Source: http://www.engadget.com/2010/03/23/via-introduces-vx900-media-processor-sets-sights-on-broadcoms/

Via introduces VX900 media processor, sets sights on Broadcom's Crystal HD (video)
We like little computers, but we also like big-bitrate video content, and thanks to media accelerators like Broadcom's Crystal HD we can have our proverbial cake and proverbially eat it, too -- at least up to 720p. We've had issues with 1080p on that chip and, while that may be due to troublesome Flash betas, VIA is saying its upcoming VX900 media system processor suffers from no such limitation. A back-to-back video captured by Netbooknews seems to back that up, embedded below and showing a VX900 running the 1080p Avatar trailer at a higher frame rate with lower CPU utilization than Broadcom's option could manage the 720p version. It then goes on to play a massive 80Mb/s bitrate 1080p file with nary a stutter.
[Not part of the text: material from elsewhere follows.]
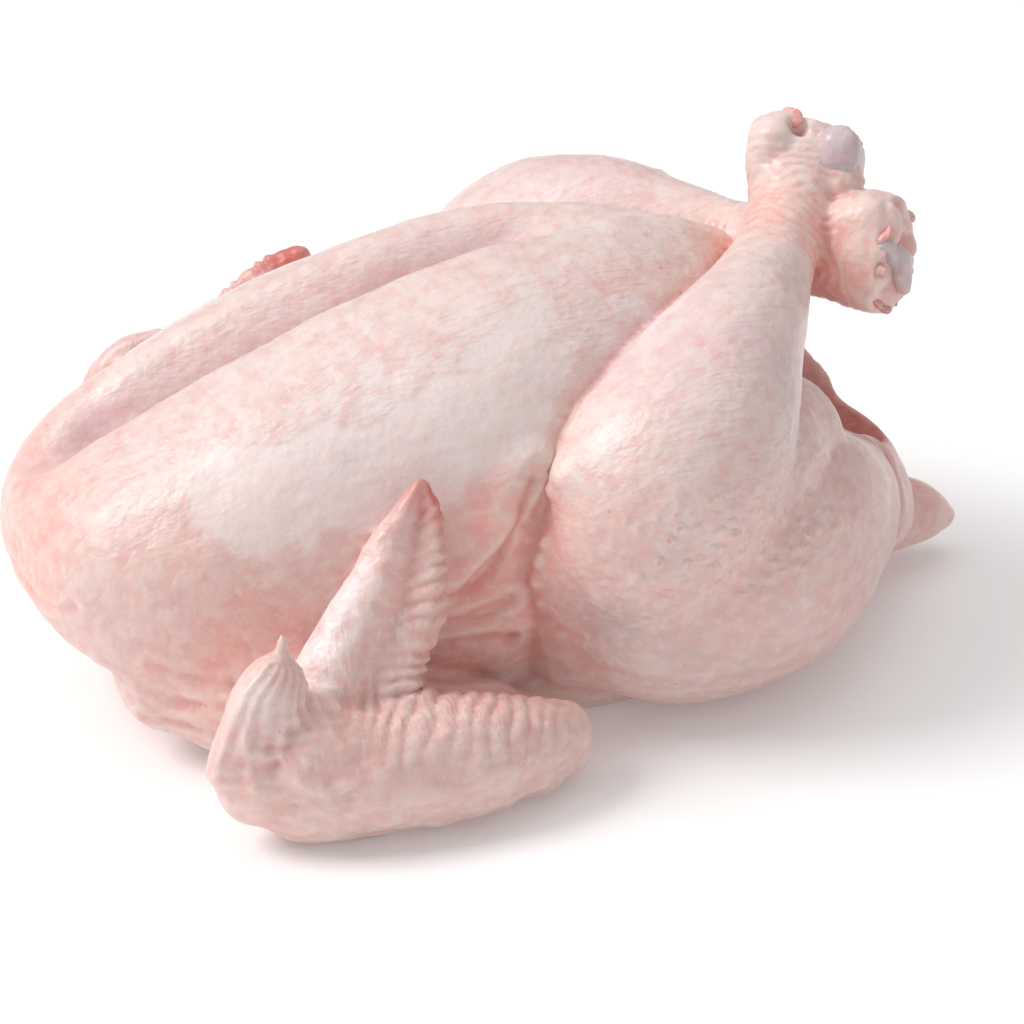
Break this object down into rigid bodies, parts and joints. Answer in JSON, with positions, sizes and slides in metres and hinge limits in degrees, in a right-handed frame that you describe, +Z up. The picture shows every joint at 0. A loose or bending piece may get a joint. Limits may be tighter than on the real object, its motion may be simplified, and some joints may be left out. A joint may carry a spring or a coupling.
{
  "type": "whole raw chicken",
  "caption": "Whole raw chicken, plucked and dressed, lying on its back with its drumsticks crossed, its wings folded beside it and the vent open between the thighs.",
  "frame": {"origin": "middle of the underside of the bounding box, on the surface the bird rests on", "axes": "+X from the neck end to the tail, +Y towards the bird's far side, whose wing lies further out, +Z up"},
  "size_m": [0.2554, 0.2142, 0.1283],
  "materials": {
    "skin": "moist raw poultry skin, satin with soft highlights"
  },
  "bodies": {
    "root": {"chicken": "skin"}
  },
  "joints": []
}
This wasn't on perfectly equivalent hardware so it's a bit early to draw too many conclusions, but we're eager to see what this chip has to offer when it starts hitting VIA-powered laptops and nettops, supposedly at Computex later this summer.

Continue reading VIA introduces VX900 media processor, sets sights on Broadcom's Crystal HD (video)

VIA introduces VX900 media processor, sets sights on Broadcom's Crystal HD (video) originally appeared on Engadget on Tue, 23 Mar 2010 07:12:00 EST. Please see our terms for use of feeds.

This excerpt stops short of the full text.